Berlin (epd). Der Behindertenbeauftragte der Bundesregierung, Jürgen Dusel, sieht weiterhin Kritikpunkte am Intensivpflege-Gesetz, das an diesem Mittwoch vom Kabinett auf den Weg gebracht werden soll. Dusel sagte dem Evangelischen Pressedienst (epd) in Berlin, es sei immer noch nicht vollständig ausgeschlossen, dass ein Beatmungspatient gegen seinen Willen seine Wohnung verlassen müsse. Dann würde nicht mehr er selbst, sondern die Krankenkasse über seinen Wohnort entscheiden.
"Die grundsätzlichen Ziele des Gesetzes teile ich, kann aber die Befürchtungen der Betroffenen gut nachvollziehen", sagte Dusel und forderte eine Klarstellung. Sonst würde erst die Umsetzung zeigen, ob das Gesetz im Einklang mit der UN-Behindertenrechtskonvention stehe. Er werde den von Gesundheitsminister Jens Spahn (CDU) vorgelegten Gesetzentwurf im parlamentarischen Verfahren konstruktiv und kritisch begleiten, kündigte Dusel an.

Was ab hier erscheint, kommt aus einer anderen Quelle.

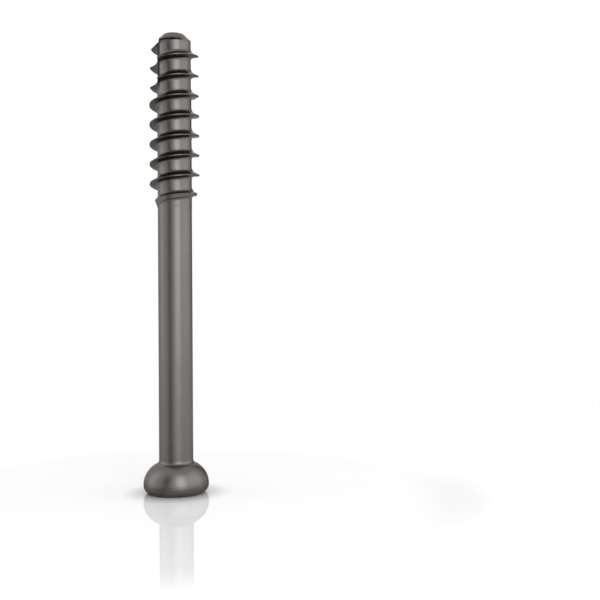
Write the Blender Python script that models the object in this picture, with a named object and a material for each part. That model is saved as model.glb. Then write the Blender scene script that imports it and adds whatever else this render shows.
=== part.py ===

Ziel der von Spahn angestoßenen Reform der ambulanten Intensivpflege ist unter anderem, die Versorgung von Beatmungspatienten stärker zu kontrollieren und zu verbessern. Die hohen Vergütungen von bis zu 25.000 Euro im Monat für eine Rund-um-die Uhr-Betreuung zu Hause hatten betrügerische Pflegedienste angelockt. Mit der Reform werden die Anforderungen an Ärzte und Pflegedienste und die Kontrollen erhöht.
Zugleich wird die stationäre Versorgung attraktiver, weil Beatmungspatienten im Heim finanziell entlastet werden sollen. Spahn hatte nach heftigen Protesten von Beatmungspatienten und Behindertenverbänden den Gesetzentwurf entschärft. Der Widerstand hatte sich daran entzündet, dass Beatmungspatienten nur noch ausnahmsweise in der eigenen Wohnung versorgt werden sollten. Viele fürchteten, in ein Heim gezwungen werden zu können.